Reports of cyber attacks on large corporations such as Nationwide, JPMorgan Chase and even the Pentagon have been make big news. Yet, every day there are attacks aimed at small to mid-size organizations.
With the increasing use of EHRs, practices are facing increased liability with regard to breaches of protected Health information (ePHI). Hackers know that healthcare providers are less likely to fully protect themselves.
At the same time, increased HIPAA and HITECH security regulations and penalties, for violations, also increase the healthcare providers liability for breaches of ePHI,
Many Doctors simply lack the knowledge and training needed to protect their offices against a cyber attack or meet HIPAA Security Rule requirements.
In this three part series we will discuss simple steps to reduce most major threats to the safety of ePHI. This should be considered basic computer security 101 and not a course on the HIPAA/HITECH rules.
First, unless your practice is totally disconnected from the Internet, it should have a Firewall to protect against threats from outside sources.
Basically, a Firewall is a system that prevents unauthorized access to a private network and works like a filter between your computer network and the Internet. Anything that goes into or out of the network must pass through the firewall.
The firewall examines each message and can be configured to prevent employees from sending certain types of emails or transmitting sensitive data outside of the network.
Additionally, firewalls can be programmed to prevent access to certain websites (like social networking sites) and can prevent outside computers from accessing computers inside your network.
Most computer operating systems come with a firewall installed and firewall software is also available at stores that sell computer products. Both types of firewall software normally provide technical support and guidance for users without the technical savvy.
In small offices, attackers compromise computers primarily through viruses, spyware and malware. Computers can become infected by outside sources such as CD- ROMs, e-mail, flash drives, and web downloads. Even a computer that has all the latest security updates to its operating system and applications can be at risk because of system flaws.
Anti-virus software analysis’s system files to look for known viruses, by means of a virus dictionary, and identifies suspicious behavior that might indicate an infection. Therefore, providing protection against brand-new viruses that do not yet exist in any virus dictionaries.
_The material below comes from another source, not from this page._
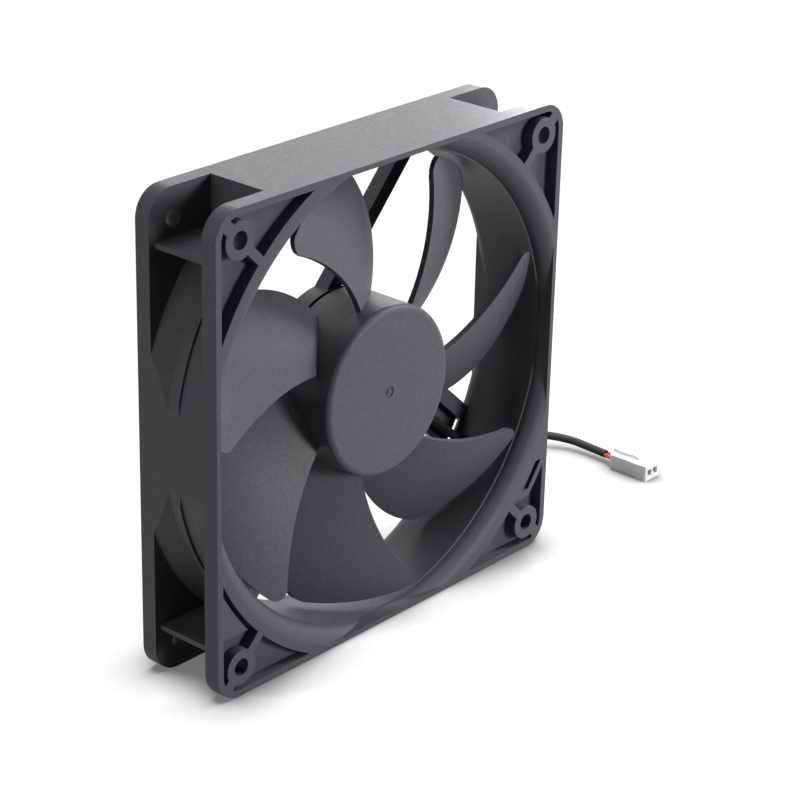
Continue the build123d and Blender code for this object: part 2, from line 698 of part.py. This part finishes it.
PLUG_LEAD_HEIGHT = PLUG_SIZE[2] / 2
SLEEVE_END = Vector(PLUG_X, PLUG_BACK + WIRE_TAIL, PLUG_LEAD_HEIGHT)
LEAD_SLOPE = (SLEEVE_EXIT_HEIGHT - SLEEVE_START_HEIGHT) / (PORT_END - SLEEVE_START)
LEAD_ROUTE = [
    lead_point(PORT_END, SLEEVE_EXIT_HEIGHT),
    lead_point(PORT_END + SLEEVE_RUN, SLEEVE_EXIT_HEIGHT + SLEEVE_RUN * LEAD_SLOPE),
    Vector(72.1, 14.1, 8.0),
    Vector(81.1, 20.4, 5.4),
    Vector(88.9, 26.2, 4.6),
    Vector(97.4, 27.9, 4.2),
    Vector(105.2, 24.9, 3.7),
    Vector(109.8, 17.6, 2.9),
    Vector(110.3, 10.8, 2.4),
    SLEEVE_END,
]


def wire_tail(side):
    """One bare wire between the sleeve and the plug."""
    start = SLEEVE_END + Vector(side * WIRE_SIDE, -END_GAP, 0)
    end = Vector(PLUG_X + side * PLUG_PITCH / 2, PLUG_BACK + END_GAP, PLUG_LEAD_HEIGHT)
    return tube(Line(start, end), WIRE_DIAMETER)


def plug_housing():
    """The two-way plug, lying on the floor, with its ridge on top."""
    width, length, height = PLUG_SIZE
    middle = PLUG_BACK - length / 2
    body = extrude(Plane((PLUG_X, middle, 0)) * RectangleRounded(width, length, PLUG_CORNER), height)
    ridge_width, ridge_length, ridge_height = PLUG_RIDGE
    ridge_middle = PLUG_BACK - ridge_length / 2
    ridge = Plane((PLUG_X, ridge_middle, height)) * Rectangle(ridge_width, ridge_length)
    body += extrude(ridge, ridge_height)
    front = Plane(origin=(PLUG_X, PLUG_BACK - length, PLUG_LEAD_HEIGHT), x_dir=(1, 0, 0), z_dir=(0, -1, 0))
    for side in (-1, 1):
        cell = front * Location((side * PLUG_PITCH / 2, 0)) * Rectangle(PLUG_CELL, PLUG_CELL)
        body -= extrude(cell, -PLUG_CELL_DEPTH)
    return body


def plug_contacts():
    """The two socket contacts inside the plug."""
    width = PLUG_CELL - 2 * SEAT
    front = PLUG_BACK - PLUG_SIZE[1] + CONTACT_SETBACK
    length = PLUG_CELL_DEPTH - CONTACT_SETBACK
    blades = []
    for side in (-1, 1):
        plane = Plane(origin=(PLUG_X + side * PLUG_PITCH / 2, front, PLUG_LEAD_HEIGHT),
                      x_dir=(1, 0, 0), z_dir=(0, -1, 0))
        section = Rectangle(width, width) - Rectangle(width - 2 * CONTACT_WALL, width - 2 * CONTACT_WALL)
        blades.append(extrude(plane * section, -length).solid())
    return Compound(blades)


def save_in_place(name, shape):
    """Write a piece that is already in the part's own frame."""
    shape.label = name
    export_step(shape, f"parts/{name}.step")


os.makedirs("parts", exist_ok=True)

save("housing", housing())
save("bearing_tube", bearing_tube())
save("stator_core", stator_core())
save("front_insulator", insulator(CORE_FRONT + SEAT, 1))
save("rear_insulator", insulator(CORE_REAR - SEAT, -1))
save("windings", windings())
save("terminal_pins", terminal_pins())
save("circuit_board", circuit_board())
save("hall_sensor", hall_sensor())
save("driver_chip", driver_chip())
save("capacitors", capacitors())
save("impeller", impeller())
save("rotor_yoke", rotor_yoke())
save("magnet_ring", magnet_ring())
save("shaft_bushing", shaft_bushing())
save("shaft", shaft())
save("retaining_clip", retaining_clip())
save("shim_washer", shim_washer())
save("oil_ring", oil_ring())
save("sleeve_bearing", sleeve_bearing())
save("thrust_washer", thrust_washer())

save_in_place("red_wire", held_wire(WIRE_SIDE))
save_in_place("black_wire", held_wire(-WIRE_SIDE))
save_in_place("lead_sleeve_held", held_sleeve())
radii = corner_radii(LEAD_ROUTE)
print("lead radii", [round(radius, 1) for radius in radii])
save_in_place("lead_sleeve", tube(FilletPolyline(*LEAD_ROUTE, radius=radii), SLEEVE_DIAMETER))
save_in_place("red_wire_tail", wire_tail(-1))
save_in_place("black_wire_tail", wire_tail(1))
save_in_place("plug_housing", plug_housing())
save_in_place("plug_contacts", plug_contacts())
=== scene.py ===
import bpy
import math
from mathutils import Matrix, Vector


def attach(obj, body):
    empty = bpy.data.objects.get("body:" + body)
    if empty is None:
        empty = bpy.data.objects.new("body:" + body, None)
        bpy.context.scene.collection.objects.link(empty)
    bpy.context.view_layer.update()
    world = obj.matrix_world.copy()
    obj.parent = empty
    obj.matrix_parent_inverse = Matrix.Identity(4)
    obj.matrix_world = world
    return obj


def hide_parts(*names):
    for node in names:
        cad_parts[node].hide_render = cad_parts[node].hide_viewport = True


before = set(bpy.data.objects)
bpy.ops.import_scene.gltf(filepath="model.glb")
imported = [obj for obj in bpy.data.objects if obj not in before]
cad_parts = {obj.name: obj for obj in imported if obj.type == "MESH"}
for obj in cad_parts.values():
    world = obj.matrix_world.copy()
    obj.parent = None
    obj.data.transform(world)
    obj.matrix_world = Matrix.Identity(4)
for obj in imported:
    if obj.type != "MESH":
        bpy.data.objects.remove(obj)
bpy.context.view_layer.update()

# Camera
# A product shot from the left of the intake side and a little above, with a long lens.
# Its place, turn and lens were fitted to the frame's edges in the photograph.
sensor_width_mm = 36.0
lens_mm = 114.85
nearest_m, farthest_m = 0.05, 20.0
camera_place = (-0.4202, -0.3764, 0.3020)
camera_right = Vector((0.6608, -0.7502, 0.0227))
camera_up = Vector((0.2873, 0.2808, 0.9158))
camera_back = Vector((-0.6934, -0.5987, 0.4011))
camera_data = bpy.data.cameras.new("camera")
camera_data.sensor_fit = "HORIZONTAL"
camera_data.sensor_width = sensor_width_mm
camera_data.lens = lens_mm
camera_data.clip_start = nearest_m
camera_data.clip_end = farthest_m
camera = bpy.data.objects.new("camera", camera_data)
camera_turn = Matrix((camera_right, camera_up, camera_back)).transposed()
camera.matrix_world = Matrix.Translation(camera_place) @ camera_turn.to_4x4()
bpy.context.scene.collection.objects.link(camera)
bpy.context.scene.camera = camera
bpy.context.scene.view_settings.view_transform = "Standard"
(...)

Without anti-virus software to identify infections, data may be stolen or destroyed. Reliable Anti-virus software is available at most stores that sell computer products, and are relatively inexpensive to buy.
Once you’ve down loaded anti-virus software to your computer, this includes hand held devices, make sure to keep it updated. Anti-virus products require regular updates in order to protect from new computer viruses.
Passwords are a first line defense in preventing unauthorized access to any computer and should be required to log into your system. In addition, passwords can be reviewed, using an audit trail log, to see who is accessing specific information and what changes where made to that information.
Passwords can also limit what information individual people have to certain information. This can include certain staff members, your IT contractor, your billing company or anyone who has remote access to your computer system.
Because criminals use special software to try to guess a password, it is important to use strong passwords. A Strong password should:
- Be at least 8 characters in length
- Include a combination of upper case and lower case letters, at least one number and at least one special character, such as a punctuation mark
- Be changed periodically.
You should also have policies in place to remove passwords on staff that leave or are terminated.
An administrator password is used only when you need to make changes or updates to your operating system. This means that anyone with this code can go anywhere and change anything in your system.
To decrease the chance that the administrator password gets stolen, the person in your office authorized to make changes to your system should have a separate user code that is used for daily system access.